I am open to discuss the logic of this decision in the comments.

In [None]:
data.drop(columns=["item_name", "month_shopitem_revenue",
                   "month_shopitem_hassales"], inplace=True)

In [None]:
data["item_cnt_month_change"] = data.item_cnt_month_change.clip(-1, 2)
data["month_shopitem_price"] = np.log(data.month_shopitem_price)
data["month_shopitem_price_change"] = np.cbrt(data.month_shopitem_price_change.clip(-1, 2))

data["month_shopitem_relative_sales"] = data.month_shopitem_relative_sales.clip(-1, 2)
data["month_shopitem_relative_price"] = data.month_shopitem_relative_price.clip(-1, 2)
data["month_shopitem_compared_sales"] = data.month_shopitem_compared_sales.clip(-1, 2)
data["month_shopitem_compared_price"] = data.month_shopitem_compared_price.clip(-1, 2)

data["month_global_sumsales"] = data.month_global_sumsales
data["month_global_revenue"] = np.log(data.month_global_revenue)
data["month_global_sumsales_change"] = data.month_global_sumsales_change
data["month_global_revenue_change"] = data.month_global_revenue_change
data["month_global_relative_sumsales"] = data.month_global_relative_sumsales
data["month_global_relative_revenue"] = np.log1p(data.month_global_relative_revenue)

data["month_item_price"] = np.log(data.month_item_price)
data["month_item_sales"] = np.log1p(data.month_item_sales.clip(0, 20))
data["month_item_price_change"] = data.month_item_price_change.clip(-1, 2)
data["month_item_sales_change"] = data.month_item_sales_change.clip(-1, 2)
data["month_item_relative_price"] = data.month_item_relative_price.clip(-1, 2)
data["month_item_relative_sales"] = data.month_item_relative_sales.clip(-1, 2)

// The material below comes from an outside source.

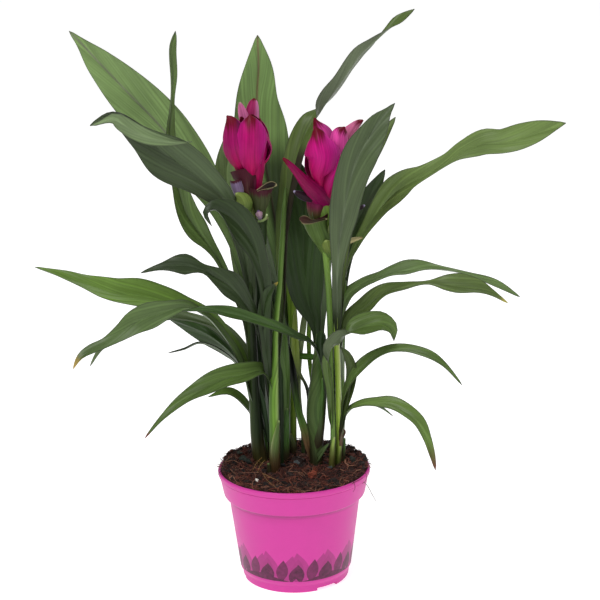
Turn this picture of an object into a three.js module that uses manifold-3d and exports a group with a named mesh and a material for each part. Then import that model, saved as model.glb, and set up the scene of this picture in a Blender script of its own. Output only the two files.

data["month_shop_sumsales"] = data.month_shop_sumsales
data["month_shop_revenue"] = data.month_shop_revenue
data["month_shop_sumsales_change"] = data.month_shop_sumsales_change.clip(-1, 2)
data["month_shop_revenue_change"] = data.month_shop_revenue_change.clip(-1, 2)
data["month_shop_relative_sumsales"] = data.month_shop_relative_sumsales.clip(-1, 2)
data["month_shop_relative_revenue"] = data.month_shop_relative_revenue.clip(-1, 2)

data["month_category_sales"] = np.log1p(data.month_category_sales.clip(0, 20))
data["month_category_sales_change"] = data.month_category_sales_change.clip(-1, 2)
data["month_category_relative_sales"] = data.month_category_relative_sales.clip(-1, 2)

data["month_maincategory_sales"] = np.log1p(data.month_maincategory_sales.clip(0, 20))
data["month_maincategory_sales_change"] = data.month_maincategory_sales_change.clip(-1, 2)
data["month_maincategory_relative_sales"] = data.month_maincategory_relative_sales.clip(-1, 2)

data["month_shopcategory_sales"] = np.log1p(data.month_shopcategory_sales.clip(0, 20))
data["month_shopcategory_sales_change"] = data.month_shopcategory_sales_change.clip(-1, 2)
data["month_shopcategory_relative_sales"] = data.month_shopcategory_relative_sales.clip(-1, 2)

data["month_shopmaincategory_sales"] = np.log1p(data.month_shopmaincategory_sales.clip(0, 20))
data["month_shopmaincategory_sales_change"] = data.month_shopmaincategory_sales_change.clip(-1, 2)
data["month_shopmaincategory_relative_sales"] = data.month_shopmaincategory_relative_sales.clip(-1, 2)

Last conclusion : category-based data seem a better option than main-category-based data, from the distribution point of view.